How to extract a substring matching a pattern from a Unix shell variable

Question

I'm relatively new to Unix shell scripting. Here's my problem. I've used this script...

isql -S$server -D$database -U$userID -P$password << EOF > $test
exec MY_STORED_PROC
go
EOF

echo $test

To generate this result...

Msg 257, Level 16, State 1:
Server 'MY_SERVER', Procedure 'MY_STORED_PROC':
Implicit conversion from datatype 'VARCHAR' to 'NUMERIC' is not allowed.  Use
the CONVERT function to run this query.
(1 row affected)
(return status = 257)

Instead of echoing the isql output, I would like to extract the "257" and stick it in another variable so I can return 257 from the script. I'm thinking some kind of sed or grep command will do this, but I don't really know where to start.

Any suggestions?

Answer 1

bash can strip parts from the content of shell variables.

${parameter#pattern} returns the value of $parameter without the part at the beginning that matches pattern.

${parameter%pattern} returns the value of $parameter without the part at the end that matches pattern.

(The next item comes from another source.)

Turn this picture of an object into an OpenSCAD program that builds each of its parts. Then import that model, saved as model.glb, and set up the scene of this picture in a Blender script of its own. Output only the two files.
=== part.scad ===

I guess there is a better way to do this, but this should work. So you could combine this into:

% strip the part before the value:
test=${test#Msg }
% strip the part after the value:
test=${test%, Level*}
echo $test

If you're interested in the (return status = xxx) part, it would be:

result=${test#*(result status = }
result=${result%)*}
echo $result

The relevant section of the bash manpage is "Parameter Expansion".

Answer 2

Here is a quick and dirty hack for you, though you should really start learning this stuff yourself:

RC=`tail -1 $test |sed 's/(return status = \([0-9]\+\))/\1/'`